High Voltage trustee seeks authorization to implement key employee retention program

By Caroline Salls

Pittsburgh, July 13 - High Voltage Engineering Corp.'s Chapter 11 Trustee requested authorization to implement an up to $603,000 key employee retention program in connection with its stalking horse agreement to sell the assets of Evans Analytical Group to EAG Acquisition, LLC, according to a Tuesday filing with the U.S. Bankruptcy Court for the District of Massachusetts.

According to the motion, implementation of the retention program is "vital to the consummation of the sale," since EAG, as the stalking horse bidder, has agreed to pay half of the cost of the program.

Also, EAG has required the program to be implemented under the purchase agreement "due to the prime importance of the key employees to the success of Evans's business going forward."

"The proposed KERP also offers the key employees the incentive to remain in [Evans'] employ through and after the conclusion of the sale," according to the motion.

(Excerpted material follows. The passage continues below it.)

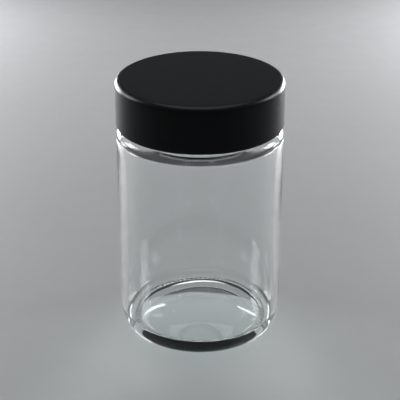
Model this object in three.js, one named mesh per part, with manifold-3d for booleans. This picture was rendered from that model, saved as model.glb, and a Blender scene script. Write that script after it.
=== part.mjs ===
// Specimen jar: a straight-sided clear glass jar closed by a smooth double-wall screw lid.
// Millimetres, +Z up. The origin is the middle of the base and the jar's axis is Z.
// Pieces: glass_jar, lid_shell (smooth outer cover), lid_insert (threaded inner cup that is
// snapped into the cover), liner_backing (soft sealing disc) and liner_facing (its film).

import * as THREE from 'three';
import { mergeVertices } from 'three/addons/utils/BufferGeometryUtils.js';
import Module from 'manifold-3d';

// ---- Driving dimensions -------------------------------------------------------------------

const SEGMENTS = 60; // facets around every round piece
const LID_RADIUS = 36.5;
const LID_BOTTOM_Z = 97.6;
const LID_TOP_Z = 118;
const LID_TOP_FILLET = 2.5;

const BODY_RADIUS = 36.45;
const BODY_WALL = 2.9;
const HEEL_WIDTH = 5.35; // the heel is a quarter of an ellipse, taller than it is wide
const HEEL_HEIGHT = 12.3;
const SHOULDER_Z = 96.4;
const SHOULDER_RADIUS = 3.6;
const INNER_SHOULDER_RADIUS = 3;
const SHOULDER_WALL = 3.3;
const FLOOR_Z = 7;
const FLOOR_CROWN = 0.1;
const FLOOR_FILLET = 2;
const PUSH_UP = 4.5; // height of the hollow under the base at its middle
const DOME_SHARE = 0.9; // part of the push-up lost between the middle and the foot ring, if the dome went on
const FOOT_INNER_RADIUS = 30.5; // inner edge of the flat ring that the jar stands on
const FOOT_EDGE_WIDTH = 3.2; // slope between the dome and the foot ring
const DOME_STEPS = 4;
const FOOT_EDGE_STEPS = 4;

const NECK_RADIUS = 31.5;
const NECK_WALL = 2.8;
const NECK_ROOT_FILLET = 0.8;
const RIM_FILLET = 0.9;

const THREAD_PITCH = 5.08; // five threads to the inch, right-handed
const THREAD_TURNS = 1.5;
const THREAD_TOP_GAP = 3; // rim to the middle of the thread's upper end
const NECK_THREAD_DEPTH = 1.15;
const NECK_THREAD_ROOT = 2.3;
const NECK_THREAD_CREST = 0.9;
const THREAD_SINK = 0.4; // how far a ridge reaches into the wall that carries it
const THREAD_FADE = 12; // degrees over which a ridge dies out at each end
const THREAD_END_SHARE = 0.05; // of the full depth, left at the very end of a ridge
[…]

"Furthermore, the proposed KERP will avoid disruption of Evans's business operations and the costs associated with departure of the key employees, both of which could jeopardize the anticipated sale and hamper the trustee's efforts to effectively market the Evans assets to other bidders if the trustee fails to close the sale with the stalking horse bidder."

The program will cover about 60 Evans employees, and no retention bonus will be more than $23,333.

The retention bonuses will be paid either 90 days after consummation of a sale or termination of a key employee without cause.

A hearing is scheduled for July 25.

High Voltage filed for Chapter 11 on Feb. 8. Its case number is 05-10787.

The New Kensington, Pa., maker of industrial power control and surface analysis products previously emerged from Chapter 11 on Aug. 10, 2004 under a restructuring that converted its 10½% senior notes to equity in the reorganized company.